48. A certain degree of solemnity attaches to a Will by reason of the fact
that it contains the last wish of the testator as to how his properties will
devolve upon his departure from this world and also because by the very
nature of the document, the testator cannot be called as a witness to prove
the Will. The Probate Court is a Court of conscience and unless its
conscience is satisfied that a Will has been executed voluntarily by the
testator following the requirements of law with full consciousness of mind
and without undue influence and without being a victim of fraud, probate
will not be granted.

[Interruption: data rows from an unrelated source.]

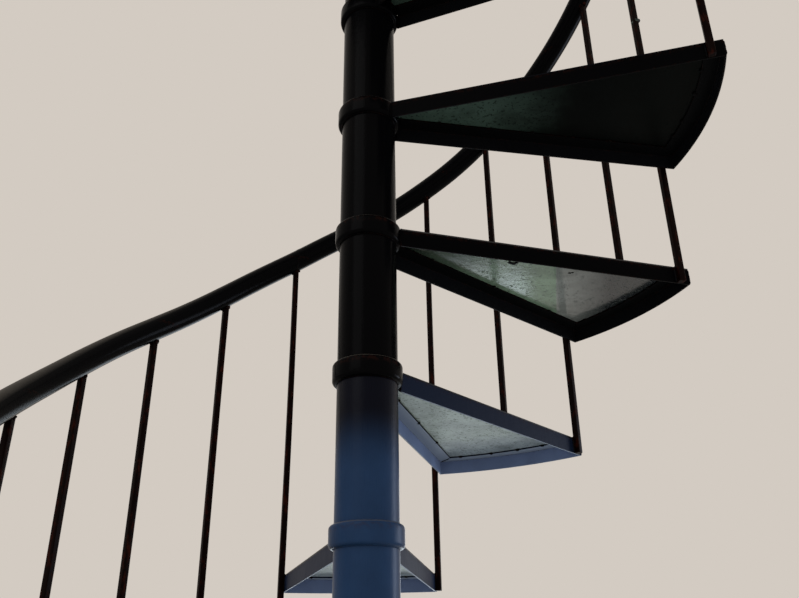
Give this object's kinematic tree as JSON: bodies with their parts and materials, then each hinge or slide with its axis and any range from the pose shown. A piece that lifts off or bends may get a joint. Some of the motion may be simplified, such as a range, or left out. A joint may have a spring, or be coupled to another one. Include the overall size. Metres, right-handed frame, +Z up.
{
  "type": "steel spiral staircase",
  "caption": "Welded steel spiral stair with sector treads on a pipe pole, square bar balusters, a round helical handrail and a quarter landing.",
  "frame": {"origin": "on the pole's axis at floor level, in the base plate's underside", "axes": "+Z up; the landing's exit edge lies along -X and faces +Y; seen from above the stair climbs clockwise"},
  "size_m": [1.2234, 1.223, 4.099],
  "materials": {
    "frame_paint": "glossy black-blue enamel, chipped and dusty",
    "bar_paint": "thin black-brown enamel over red oxide primer",
    "plate_paint": "grey-green paint, speckled and dusty"
  },
  "bodies": {
    "root": {"base_plate": "frame_paint", "base_gussets": "frame_paint", "centre_pole": "frame_paint", "pole_cap": "frame_paint", "hub_sleeves": "frame_paint", "tread_frame_01": "frame_paint", "tread_frame_02": "frame_paint", "tread_frame_03": "frame_paint", "tread_frame_04": "frame_paint", "tread_frame_05": "frame_paint", "tread_frame_06": "frame_paint", "tread_frame_07": "frame_paint", "tread_frame_08": "frame_paint", "tread_frame_09": "frame_paint", "tread_frame_10": "frame_paint", "tread_frame_11": "frame_paint", "tread_frame_12": "frame_paint", "tread_plate_01": "plate_paint", "tread_plate_02": "plate_paint", "tread_plate_03": "plate_paint", "tread_plate_04": "plate_paint", "tread_plate_05": "plate_paint", "tread_plate_06": "plate_paint", "tread_plate_07": "plate_paint", "tread_plate_08": "plate_paint", "tread_plate_09": "plate_paint", "tread_plate_10": "plate_paint", "tread_plate_11": "plate_paint", "tread_plate_12": "plate_paint", "landing_frame": "frame_paint", "landing_plate": "plate_paint", "landing_fixing": "frame_paint", "start_post": "bar_paint", "end_post": "bar_paint", "balusters_01_to_03": "bar_paint", "balusters_04_to_06": "bar_paint", "balusters_07_to_09": "bar_paint", "balusters_10_to_12": "bar_paint", "landing_balusters": "bar_paint", "handrail_01_to_03": "frame_paint", "handrail_04_to_06": "frame_paint", "handrail_07_to_09": "frame_paint", "handrail_10_to_12": "frame_paint", "landing_handrail": "frame_paint"}
  },
  "joints": []
}
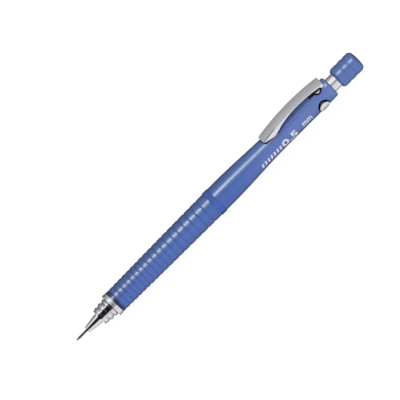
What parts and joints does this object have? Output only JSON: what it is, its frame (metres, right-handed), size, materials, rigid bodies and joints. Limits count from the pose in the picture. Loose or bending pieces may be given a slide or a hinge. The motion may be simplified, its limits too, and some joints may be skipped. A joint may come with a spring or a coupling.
{
  "type": "mechanical pencil",
  "caption": "Slim knock-button mechanical pencil with a metal nose, grooved blue barrel, arched pocket clip and clutch lead feed.",
  "frame": {"origin": "centre of the lead sleeve's front opening", "axes": "+X along the pencil from the writing end to the knock button, +Z towards the clip, +Y completes the right-handed frame"},
  "size_m": [0.1463, 0.011, 0.0131],
  "materials": {
    "graphite": "satin grey-black lead",
    "steel_tube": "drawn steel",
    "spring_steel": "drawn wire",
    "chrome": "bright plated, fine turning marks",
    "clip_steel": "brushed along its length, bright edges",
    "brass": "turned",
    "retainer_rubber": "matte",
    "eraser_rubber": "matte white",
    "cup_aluminium": "satin",
    "inner_plastic": "moulded, slightly clear",
    "tube_plastic": "smooth extruded tube",
    "blue_plastic": "polished, slightly clear blue"
  },
  "bodies": {
    "barrel": {"barrel": "blue_plastic", "rear_bush": "blue_plastic", "clip_band": "chrome", "clutch_sleeve": "inner_plastic", "return_spring": "spring_steel"},
    "push_assembly": {"knock_pipe": "chrome", "lead_tube": "tube_plastic", "tube_coupler": "inner_plastic", "chuck": "brass", "spare_leads": "graphite"},
    "clutch_ring_body": {"clutch_ring": "brass"},
    "lead_body": {"lead": "graphite"},
    "cap": {"push_cap": "blue_plastic"},
    "eraser_unit": {"eraser": "eraser_rubber", "eraser_cup": "cup_aluminium", "cleaning_pin": "steel_tube"},
    "clip": {"clip": "clip_steel"},
    "nose_slide": {"lead_retainer": "retainer_rubber"},
    "nose": {"tip_cone": "chrome", "lead_sleeve": "steel_tube"}
  },
  "joints": [
    {"name": "knock", "type": "slide", "parent": "barrel", "child": "push_assembly", "axis": [-1, 0, 0], "range_m": [0, 0.0029], "stiffness_N_per_m": 1200, "deforming": ["return_spring"]},
    {"name": "clutch_ring_slide", "type": "slide", "parent": "barrel", "child": "clutch_ring_body", "axis": [-1, 0, 0], "range_m": [0, 0.0012]},
    {"name": "lead_feed", "type": "slide", "parent": "clutch_ring_body", "child": "lead_body", "axis": [-1, 0, 0], "range_m": [-0.001, 0.005]},
    {"name": "cap_pull", "type": "slide", "parent": "push_assembly", "child": "cap", "axis": [1, 0, 0], "range_m": [0, 0.045]},
    {"name": "eraser_pull", "type": "slide", "parent": "push_assembly", "child": "eraser_unit", "axis": [1, 0, 0], "range_m": [0, 0.027]},
    {"name": "clip_flex", "type": "hinge", "parent": "barrel", "child": "clip", "pos_m": [0.1276, 0, 0.00487], "axis": [0, 1, 0], "range_deg": [0, 4.5], "stiffness_Nm_per_rad": 0.12},
    {"name": "nose_advance", "type": "slide", "parent": "barrel", "child": "nose_slide", "axis": [-1, 0, 0], "range_m": [0, 0.0061]},
    {"name": "nose_turn", "type": "hinge", "parent": "nose_slide", "child": "nose", "pos_m": [0.0187, 0, 0], "axis": [-1, 0, 0], "range_deg": [0, 2930]}
  ],
  "couplings": [
    {"joint": "clutch_ring_slide", "follows": "knock", "ratio": 0.4},
    {"joint": "eraser_pull", "follows": "cap_pull", "ratio": 0.6},
    {"joint": "nose_turn", "follows": "nose_advance", "rad_per_m": 8377.6}
  ]
}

Such satisfaction will have to come from the entire
conspectus of a particular case as is revealed by the pleadings and evidence
on record.
49. In the present case, for the reasons discussed above, I am of the
opinion that the document which the plaintiff claims is the last Will
executed by Saroj, is not so. The signature that purports to be of Saroj is not
of Saroj. In other words, Saroj did not execute the said document. Hence,
the question of admitting the so-called second Will of Saroj to probate,
cannot and does not arise.
50. TS 14 of 2006 is dismissed with costs assessed at Rs. 50,000/-. All
interim orders/ interlocutory orders passed in the suit shall stand vacated.
Urgent certified copy of the judgment and order, if applied for be given to the
parties upon compliance of necessary formalities.